A ball is suspended by a thread of length l at the point O on the wall, forming a small angle $\beta (\beta >\alpha )$ with the vertical (see the figure). Then the thread with the ball was deviated through a small angle $\beta$ and set free.
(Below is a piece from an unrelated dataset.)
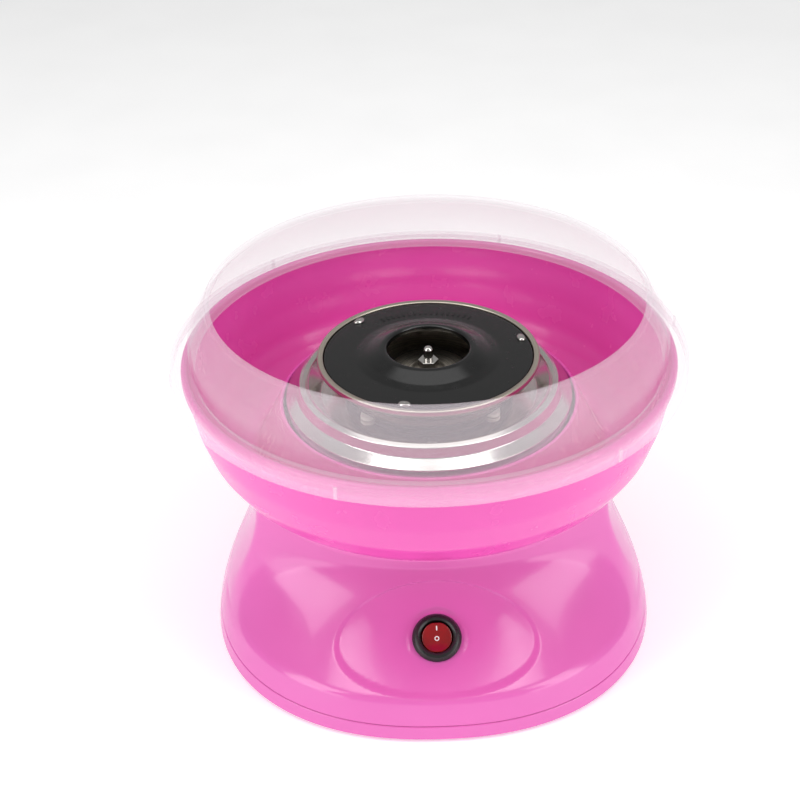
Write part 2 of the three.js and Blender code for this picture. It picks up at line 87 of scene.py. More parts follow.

Assuming the collision of the ball against the wall to be perfectly elastic, the period of oscillation of this pendulum is:

• A. $T=2\sqrt{\frac{l}{g}}[\frac{\pi }{2}+si{n}^{-1}\left(\frac{\alpha }{\beta }\right)]$
• B. $T=2\pi \sqrt{\frac{l}{g}}[\frac{\pi }{2}+si{n}^{-1}\left(\frac{\alpha }{\beta }\right)]$
• C. $T=2\sqrt{\frac{l}{g}}[\frac{\pi }{2}+co{s}^{-1}\left(\frac{\alpha }{\beta }\right)]$
• D. $T=2\pi \sqrt{\frac{l}{g}}[\frac{\pi }{2}+co{s}^{-1}\left(\frac{\alpha }{\beta }\right)]$

Answer 1

The correct option is C $T=2\sqrt{\frac{l}{g}}[\frac{\pi }{2}+co{s}^{-1}\left(\frac{\alpha }{\beta }\right)]$

We have,
$\theta =\beta cos\left(\sqrt{\frac{g}{l}}t\right)$ [since at t = 0, $\theta =\beta$ ]
$\Rightarrow$ when $\theta =\alpha$
$t=\sqrt{\frac{l}{g}}co{s}^{-1}\left(\frac{\alpha }{\beta }\right)$
The time period is,
$T=2t+\frac{1}{2}{T}_{SHM}$
$=2\sqrt{\frac{l}{g}}o{s}^{-1}\left(\frac{\alpha }{\beta }\right)+\pi \sqrt{\frac{l}{g}}$